Only the lines holding the string "part" are needed. Copy each one.

> _Information provided_:

==================================================

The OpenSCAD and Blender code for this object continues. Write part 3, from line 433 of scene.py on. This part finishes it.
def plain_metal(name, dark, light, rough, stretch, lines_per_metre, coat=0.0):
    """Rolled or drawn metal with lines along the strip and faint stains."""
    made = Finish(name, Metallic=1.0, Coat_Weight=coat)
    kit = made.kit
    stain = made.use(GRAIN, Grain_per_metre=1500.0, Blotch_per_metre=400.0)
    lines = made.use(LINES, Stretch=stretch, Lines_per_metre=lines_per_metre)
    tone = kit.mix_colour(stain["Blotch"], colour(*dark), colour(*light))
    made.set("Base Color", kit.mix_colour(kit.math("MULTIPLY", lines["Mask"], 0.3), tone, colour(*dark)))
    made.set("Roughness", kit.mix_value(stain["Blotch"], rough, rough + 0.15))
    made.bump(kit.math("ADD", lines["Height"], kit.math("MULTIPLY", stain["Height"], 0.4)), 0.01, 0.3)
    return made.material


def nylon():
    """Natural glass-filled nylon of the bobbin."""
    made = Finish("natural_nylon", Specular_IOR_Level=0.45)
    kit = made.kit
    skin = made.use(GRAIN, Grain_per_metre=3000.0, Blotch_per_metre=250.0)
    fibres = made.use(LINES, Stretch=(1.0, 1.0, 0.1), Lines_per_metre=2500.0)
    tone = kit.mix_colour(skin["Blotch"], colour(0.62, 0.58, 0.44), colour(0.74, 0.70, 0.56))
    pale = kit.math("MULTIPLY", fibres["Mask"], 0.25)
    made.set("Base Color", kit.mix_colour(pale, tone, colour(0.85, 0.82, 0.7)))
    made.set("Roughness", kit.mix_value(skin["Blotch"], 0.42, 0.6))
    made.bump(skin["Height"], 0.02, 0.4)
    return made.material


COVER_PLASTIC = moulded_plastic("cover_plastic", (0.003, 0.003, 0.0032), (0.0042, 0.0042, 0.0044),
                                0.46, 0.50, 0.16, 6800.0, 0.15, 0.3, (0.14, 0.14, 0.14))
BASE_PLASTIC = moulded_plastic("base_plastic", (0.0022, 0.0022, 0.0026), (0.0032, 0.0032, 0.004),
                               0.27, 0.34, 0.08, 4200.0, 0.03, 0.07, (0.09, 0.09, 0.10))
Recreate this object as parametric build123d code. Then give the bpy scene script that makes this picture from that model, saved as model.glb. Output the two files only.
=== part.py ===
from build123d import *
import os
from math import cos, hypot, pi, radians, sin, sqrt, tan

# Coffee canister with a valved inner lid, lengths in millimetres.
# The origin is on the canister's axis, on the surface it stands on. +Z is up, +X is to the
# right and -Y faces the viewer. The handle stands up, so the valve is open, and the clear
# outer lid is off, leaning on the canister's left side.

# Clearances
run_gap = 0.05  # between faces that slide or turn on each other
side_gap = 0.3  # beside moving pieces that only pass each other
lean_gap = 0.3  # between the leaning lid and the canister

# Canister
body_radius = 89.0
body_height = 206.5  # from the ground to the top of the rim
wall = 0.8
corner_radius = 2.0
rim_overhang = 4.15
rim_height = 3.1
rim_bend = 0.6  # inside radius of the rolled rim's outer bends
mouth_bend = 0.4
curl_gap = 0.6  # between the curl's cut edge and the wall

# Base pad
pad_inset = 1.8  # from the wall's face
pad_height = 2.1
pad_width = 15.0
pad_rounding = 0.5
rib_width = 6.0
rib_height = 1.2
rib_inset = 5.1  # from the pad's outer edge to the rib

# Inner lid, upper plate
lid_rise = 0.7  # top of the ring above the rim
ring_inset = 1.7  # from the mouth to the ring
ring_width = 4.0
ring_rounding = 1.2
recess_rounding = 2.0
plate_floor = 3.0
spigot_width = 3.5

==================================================

> _The result_:
The OpenSCAD and Blender code for this object continues. Write part 3, from line 433 of scene.py on. This part finishes it.
=== part.py ===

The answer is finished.